Review your implementation when any of the following happens:
- You add a new document type such as invoices, IDs, or contracts
- You expand into new languages or regions
- You move from single images to multi-page PDFs
- You change providers, pricing plans, or deployment architecture
- You introduce mobile capture after starting with desktop uploads
- You add field extraction, validation rules, or downstream automation
- Your support team starts seeing repeated quality complaints
- Your security or compliance requirements become stricter
A practical revisit routine looks like this:
- Rebuild your test set. Include recent failure cases from production, not just original launch samples.

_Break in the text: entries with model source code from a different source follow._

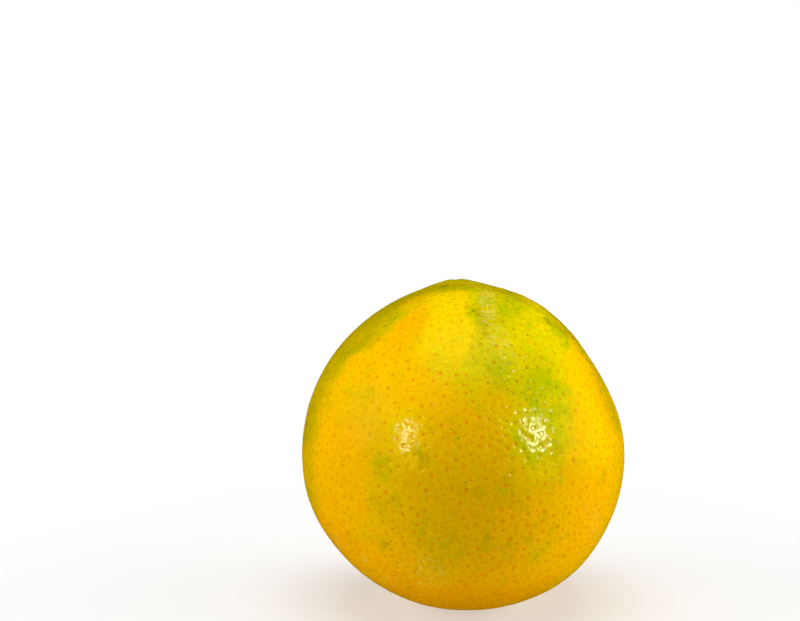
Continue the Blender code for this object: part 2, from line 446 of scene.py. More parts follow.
# Patches over the golden skin, in the order that they are laid: the colour, over how many millimetres it
# fades, its share, and its outline. First come the middle and the green side.
FIRST_PATCHES = (
    (OLIVE_GOLD, 9.0, 0.7, seen(  # the broad middle
        (378, 440), (420, 455), (520, 455), (550, 500), (520, 560), (420, 560), (372, 500))),
    (AMBER, 5.0, 0.8, seen(  # left of it
        (322, 425), (350, 420), (371, 455), (367, 500), (352, 545), (325, 515), (312, 470))),
    (GOLDEN, 8.0, 1.0, seen(  # above it
        (380, 340), (430, 335), (474, 362), (466, 405), (430, 415), (390, 410), (376, 385))),
    (YELLOW, 5.0, 0.5, seen((388, 412), (418, 408), (426, 440), (412, 462), (390, 452))),
    (LIME_YELLOW, 6.0, 0.9, seen(  # the green side as a whole
        (430, 280), (492, 282), (522, 300), (560, 345), (566, 380), (572, 440),
        (560, 475), (530, 480), (505, 432), (480, 400), (430, 370))),
    (LIME, 11.0, 0.95, seen(  # its greener core
        (478, 278), (500, 282), (518, 296), (524, 322), (552, 350), (560, 385), (564, 430),
        (556, 450), (538, 450), (524, 430), (505, 402), (486, 380), (482, 330))),
    (OLIVE_GOLD, 6.0, 0.8, seen((480, 380), (502, 380), (515, 410), (500, 425), (482, 410))),
    (OLIVE_GOLD, 5.0, 0.4, seen((542, 445), (562, 445), (562, 476), (542, 478))),
    (LIME_YELLOW, 5.0, 0.9, seen(  # paler along its upper edge
        (515, 298), (530, 302), (550, 312), (572, 345), (562, 365), (530, 345), (514, 322))),
    (LIME_YELLOW, 5.0, 0.8, seen((484, 328), (530, 328), (548, 352), (520, 366), (488, 360))),
    (GREEN, 4.0, 0.45, seen((543, 310), (554, 308), (574, 340), (563, 348))),
    (OLIVE, 5.0, 0.7, seen((556, 304), (570, 318), (588, 346), (582, 352), (566, 330))),
    (GREEN, 2.5, 0.5, seen((509, 291), (520, 295), (522, 301), (512, 299))),
    (LIME, 4.0, 0.5, seen((508, 290), (530, 297), (528, 308), (510, 305))),
    (OLIVE, 4.0, 0.55, seen((474, 306), (482, 306), (490, 322), (492, 338), (480, 334))),
    (DARK_GREEN, 1.4, 0.45, seen((545, 318), (550, 319), (556, 325), (553, 327), (548, 323))),
    (OLIVE, 2.0, 0.35, seen((483, 328), (490, 327), (493, 337), (485, 339))),
)
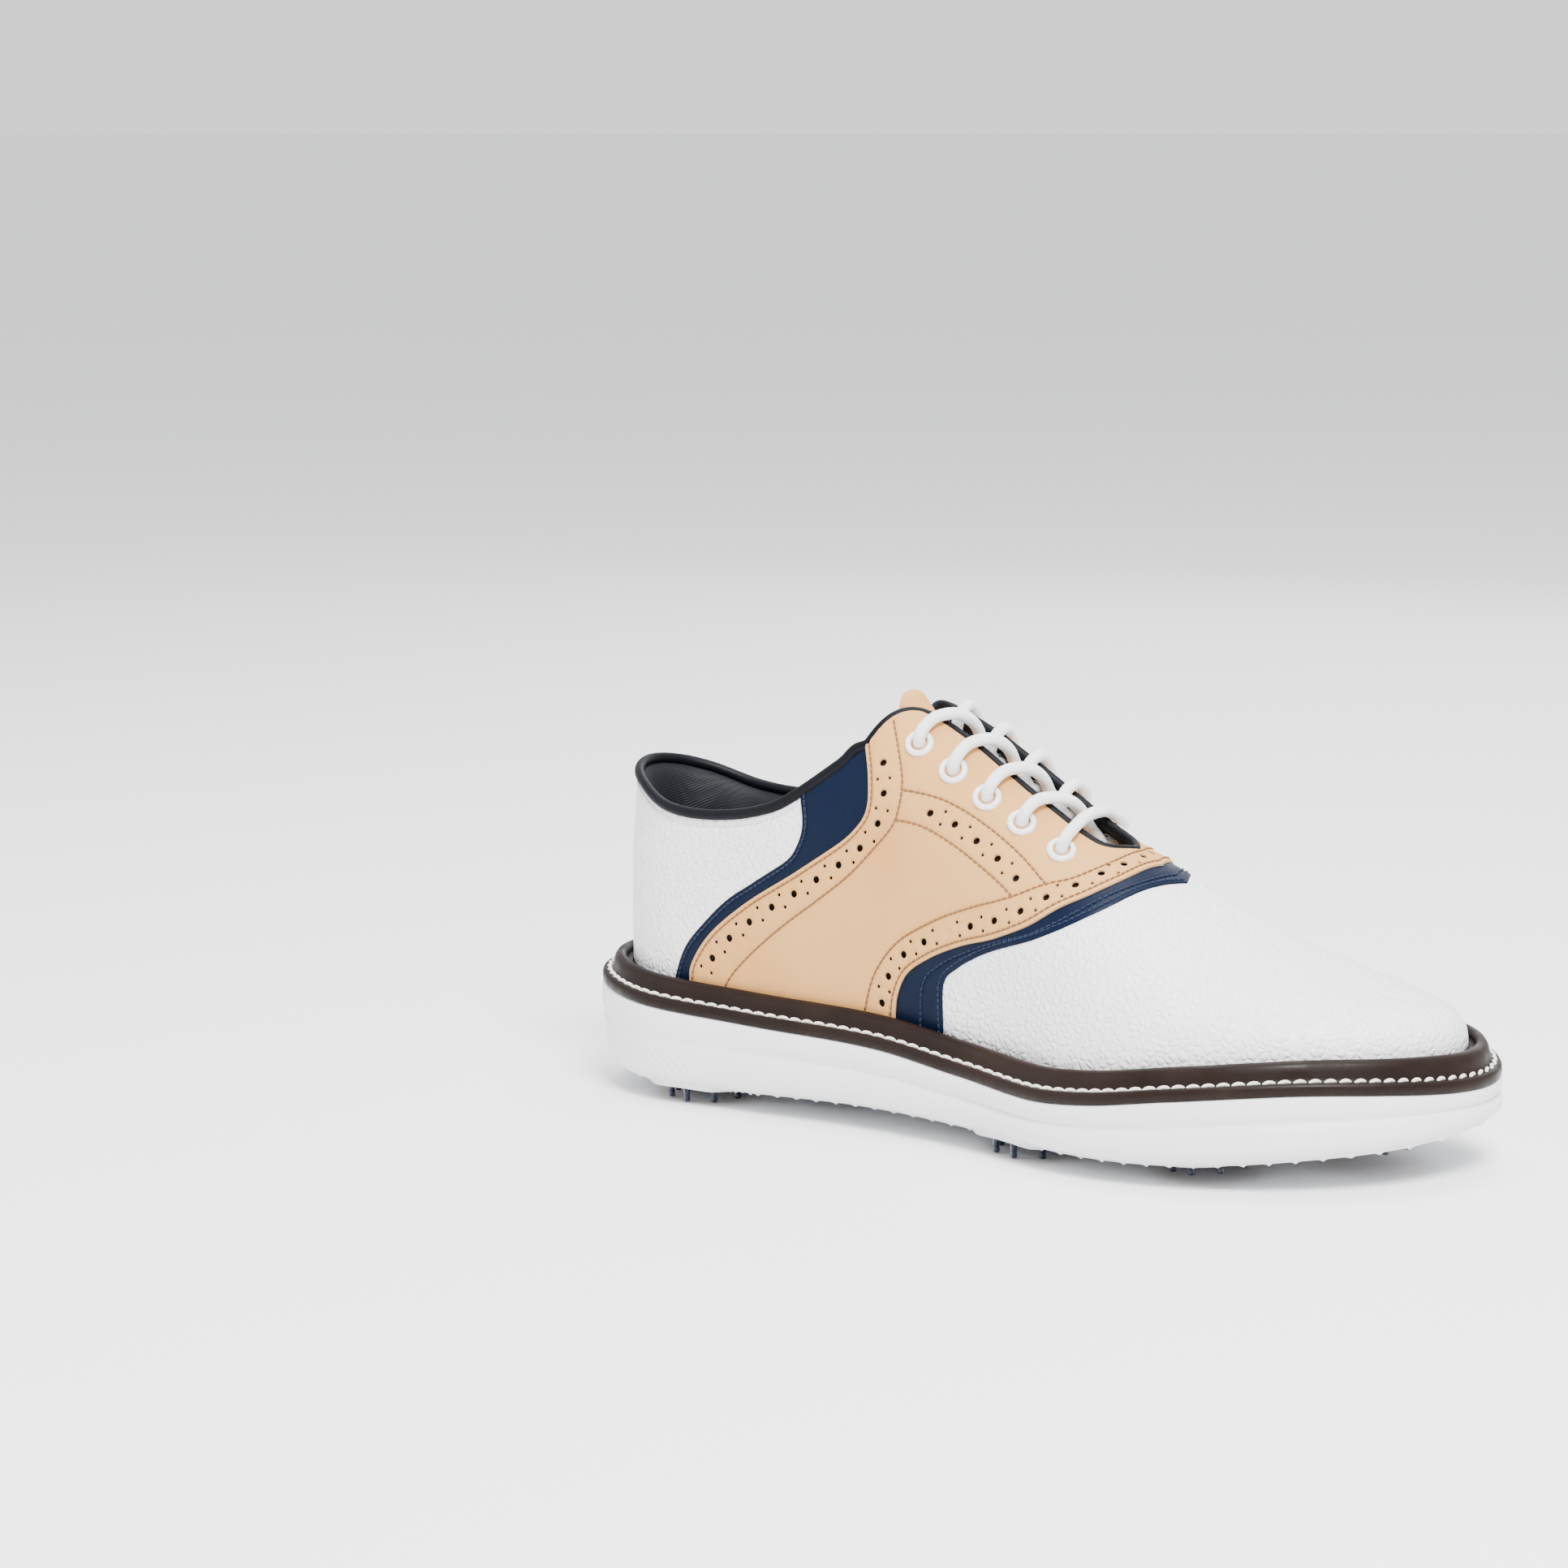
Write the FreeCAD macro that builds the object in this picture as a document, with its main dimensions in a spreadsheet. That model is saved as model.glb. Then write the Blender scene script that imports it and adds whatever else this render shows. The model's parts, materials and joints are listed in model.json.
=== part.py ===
"""Golf shoe, right foot: welted saddle upper on a spiked sole.

Frame: +X toe, +Y inner (medial) side, +Z up, origin on the ground under the middle of the shoe.
All lengths are millimetres.  Leather pieces are patches of one shoe surface, which runs from the
feather line (where the upper meets the welt) up to the ridge (the crest of the instep).
"""
import FreeCAD, Part
import math
import os
from FreeCAD import Placement, Rotation, Vector

DOC = FreeCAD.newDocument("golf_shoe")
SHEET = DOC.addObject("Spreadsheet::Sheet", "sizes")
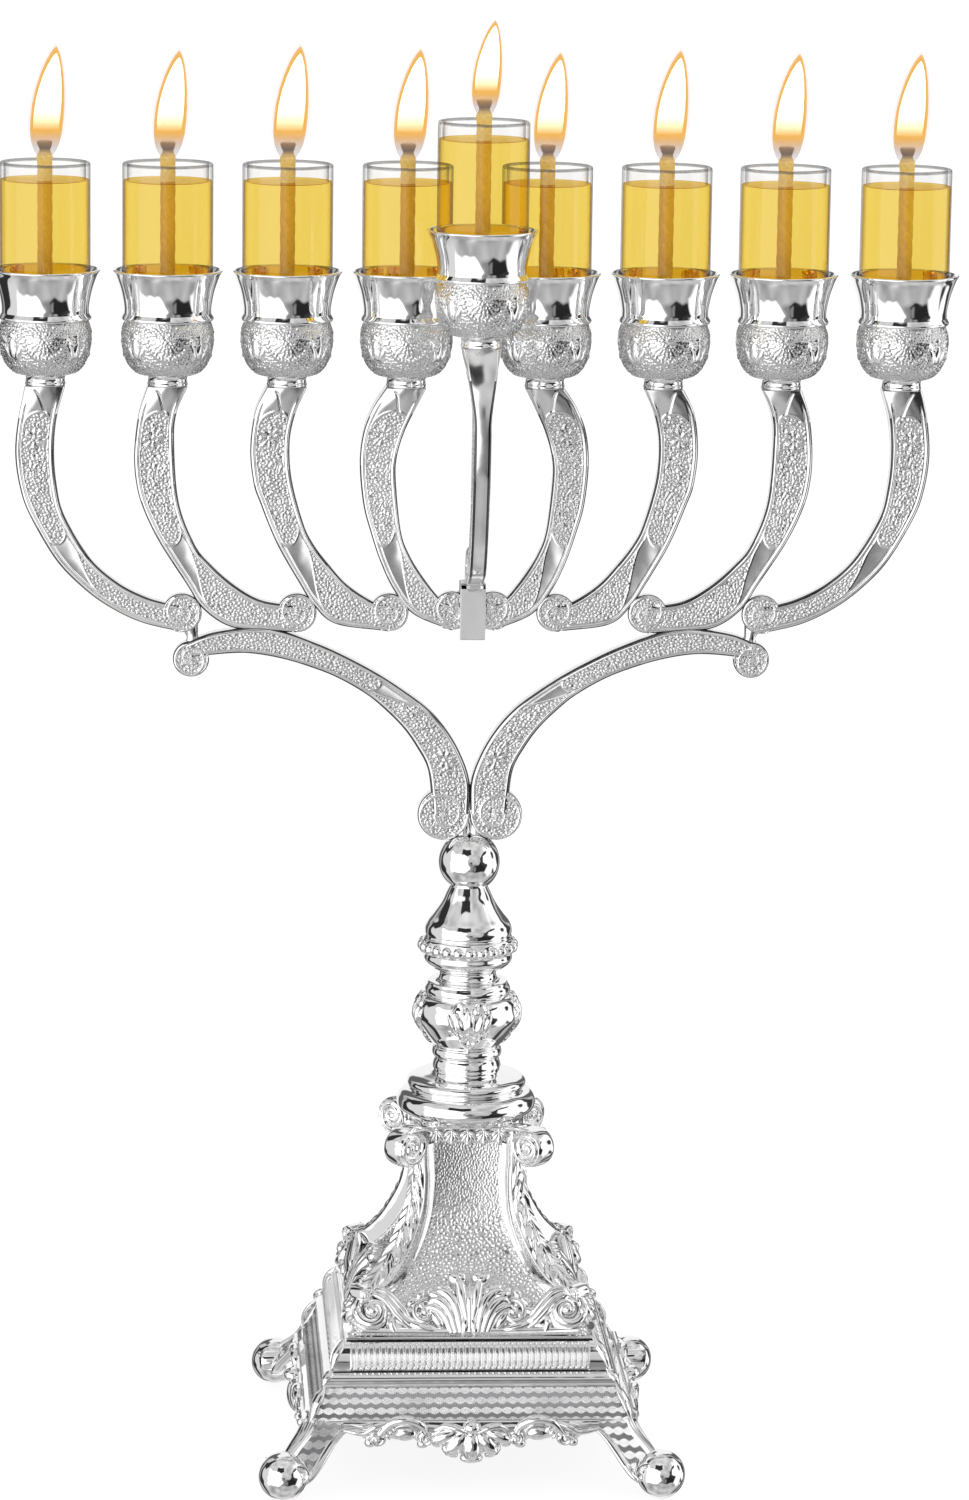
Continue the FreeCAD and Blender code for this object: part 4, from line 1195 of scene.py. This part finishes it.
def plinth_mesh():
    """Stepped square plinth: a ribbed torus, a plain moulding, an engine-turned
    band with leafy mitres, and a cast apron under each side."""
    mesh = Mesh()
    square_sweep(mesh, [(42.4, 18.0), (40.2, 18.0), (30.0, 18.3), (0.5, 18.3)], 9)
    square_sweep(mesh, [(0.5, 38.9), (20.0, 38.9), (32.4, 38.9), (32.9, 38.75), (33.0, 38.4)][::-1], 9)

    def ribs(x, run, half):
        across = np.abs(np.mod(x + 0.8, 1.6) - 0.8)
        length = 8.6
        ends = np.minimum(run - 0.5, length - run)
        inside = np.minimum(0.58 - across, 0.58 - np.hypot(across, np.maximum(0.7 - ends, 0)))
        rib = smoothstep(0.0, 0.3, inside) - 0.30 * bump_line(across, 0.24) * smoothstep(0.7, 1.2, ends)
        band = smoothstep(31.9, 31.6, np.abs(x))
        return band * (1.25 * rib - 0.75) - 0.5 * (1 - band)

    square_sweep(mesh, spline(RIBBED, 44)[::-1], 720, relief=ribs)
    square_sweep(mesh, spline(MOULDING, 22)[::-1], 40)

    def checks(x, run, half):
        return 0.45 * bump_line(half - np.abs(x) - 0.8, 0.9)

    square_sweep(mesh, spline(CHEQUERED, 24)[::-1], 60, relief=checks, slot=1)
    square_sweep(mesh, [(42.4, 18.0), (42.5, 18.4), (42.4, 18.8)], 9)
    corner = Mesh()
    for (r0, z0), (r1, z1), wide in (((33.6, 38.6), (36.9, 31.6), 1.25), ((36.6, 31.2), (39.3, 27.6), 1.35),
                                     ((38.9, 27.4), (42.6, 19.0), 1.5)):
        proud = (r0 + r1) / 2 + 0.5
        path = spline([(r0, -r0, z0), (proud, -proud, (z0 + z1) / 2), (r1, -r1, z1)], 24)
        ribbon(corner, path, [0.25, wide, wide * 1.05, wide * 0.8, 0.3], [0.2, 0.75, 0.85, 0.7, 0.25],
               (1, -1, 0.4))
    mesh.take(corner.quarters())
    mesh.take(apron_mesh().quarters())
    return mesh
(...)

- Retest the full flow. Measure upload time, OCR time, parse time, and user-visible completion time.
- Audit document quality inputs. Review whether capture UX or preprocessing needs improvement.
- Check output usefulness. Confirm the API still returns the metadata your application depends on.
- Review logs and retention. Make sure debugging practices still match your privacy expectations.
- Validate costs. Traffic growth, multi-page files, and retries can change your real OCR spend.
- Update user guidance. Better scan instructions often reduce both OCR failures and support volume.
If you want this article to function as an ongoing internal checklist, copy the sections into your release process and mark each item as product, backend, mobile, QA, or security owned. That simple step usually surfaces gaps faster than another round of vendor comparison.
The bottom line is straightforward: a good OCR API integration is a document workflow, not just an API call. Teams that plan for file quality, latency, validation, and review tend to get better results than teams chasing model claims alone. Revisit the checklist whenever your inputs change, and your OCR feature will stay useful long after the initial launch.